╔══
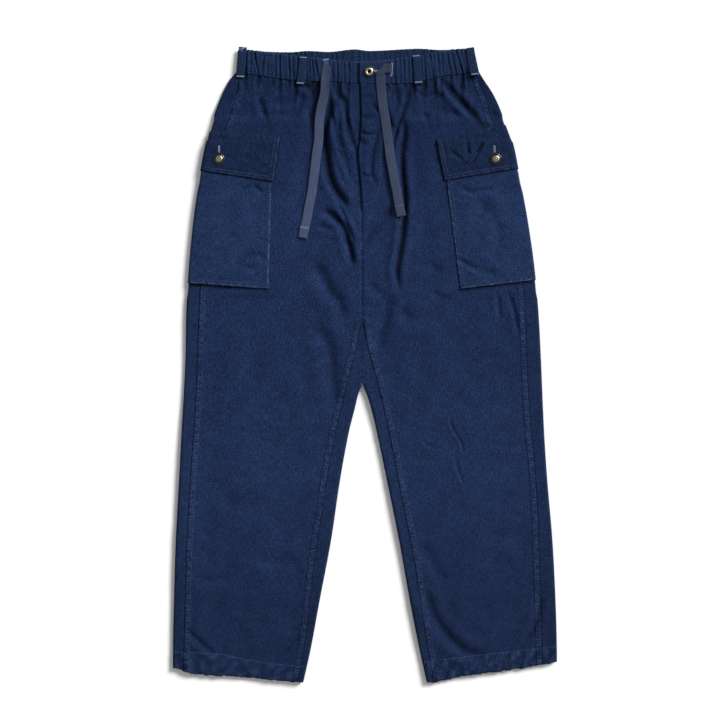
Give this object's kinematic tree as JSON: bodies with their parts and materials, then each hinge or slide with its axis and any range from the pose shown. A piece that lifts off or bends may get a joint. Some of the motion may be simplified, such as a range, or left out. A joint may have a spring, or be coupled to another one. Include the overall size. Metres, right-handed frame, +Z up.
{
  "type": "cargo trousers",
  "caption": "Navy cotton cargo trousers with a gathered drawstring waist, button fly, flapped side pockets and straight legs, laid flat with the front up.",
  "frame": {"origin": "centre of the bounding box in plan, on the floor that the trousers lie on", "axes": "+Y along the legs towards the waist, +Z up out of the front of the trousers, +X towards the right of the picture (the wearer's left)"},
  "size_m": [0.6057, 1.0015, 0.0122],
  "materials": {
    "front": "matte cotton twill",
    "back": "matte cotton twill",
    "band": "matte cotton twill",
    "pocket": "matte cotton twill",
    "flap": "matte cotton twill",
    "loop": "matte cotton twill",
    "tape": "woven cotton tape",
    "button_metal": "dark nickel-plated brass"
  },
  "bodies": {
    "root": {"front_left": "front", "front_right": "front", "back_left": "back", "back_right": "back", "waistband_front_left": "band", "waistband_front_right": "band", "waistband_back": "band", "cargo_pocket_left": "pocket", "cargo_pocket_right": "pocket", "cargo_flap_left": "flap", "cargo_flap_right": "flap", "belt_loop_left": "loop", "belt_loop_right": "loop", "belt_loop_side_left": "loop", "belt_loop_side_right": "loop", "drawstring_left": "tape", "drawstring_right": "tape", "button_fly": "button_metal", "button_left": "button_metal", "button_right": "button_metal"}
  },
  "joints": []
}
╚══
### Requirement
Word for word, restate all of the data shown above.

### Task result
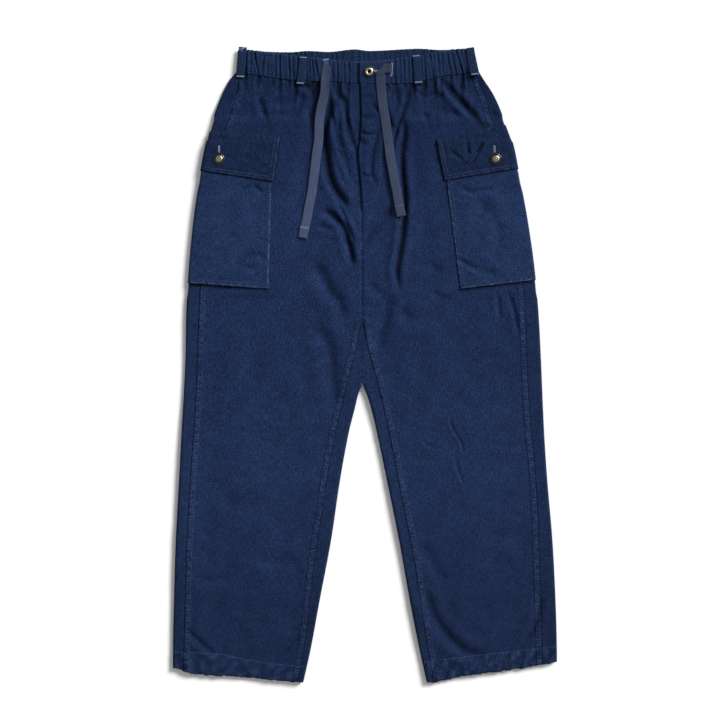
Give this object's kinematic tree as JSON: bodies with their parts and materials, then each hinge or slide with its axis and any range from the pose shown. A piece that lifts off or bends may get a joint. Some of the motion may be simplified, such as a range, or left out. A joint may have a spring, or be coupled to another one. Include the overall size. Metres, right-handed frame, +Z up.
{
  "type": "cargo trousers",
  "caption": "Navy cotton cargo trousers with a gathered drawstring waist, button fly, flapped side pockets and straight legs, laid flat with the front up.",
  "frame": {"origin": "centre of the bounding box in plan, on the floor that the trousers lie on", "axes": "+Y along the legs towards the waist, +Z up out of the front of the trousers, +X towards the right of the picture (the wearer's left)"},
  "size_m": [0.6057, 1.0015, 0.0122],
  "materials": {
    "front": "matte cotton twill",
    "back": "matte cotton twill",
    "band": "matte cotton twill",
    "pocket": "matte cotton twill",
    "flap": "matte cotton twill",
    "loop": "matte cotton twill",
    "tape": "woven cotton tape",
    "button_metal": "dark nickel-plated brass"
  },
  "bodies": {
    "root": {"front_left": "front", "front_right": "front", "back_left": "back", "back_right": "back", "waistband_front_left": "band", "waistband_front_right": "band", "waistband_back": "band", "cargo_pocket_left": "pocket", "cargo_pocket_right": "pocket", "cargo_flap_left": "flap", "cargo_flap_right": "flap", "belt_loop_left": "loop", "belt_loop_right": "loop", "belt_loop_side_left": "loop", "belt_loop_side_right": "loop", "drawstring_left": "tape", "drawstring_right": "tape", "button_fly": "button_metal", "button_left": "button_metal", "button_right": "button_metal"}
  },
  "joints": []
}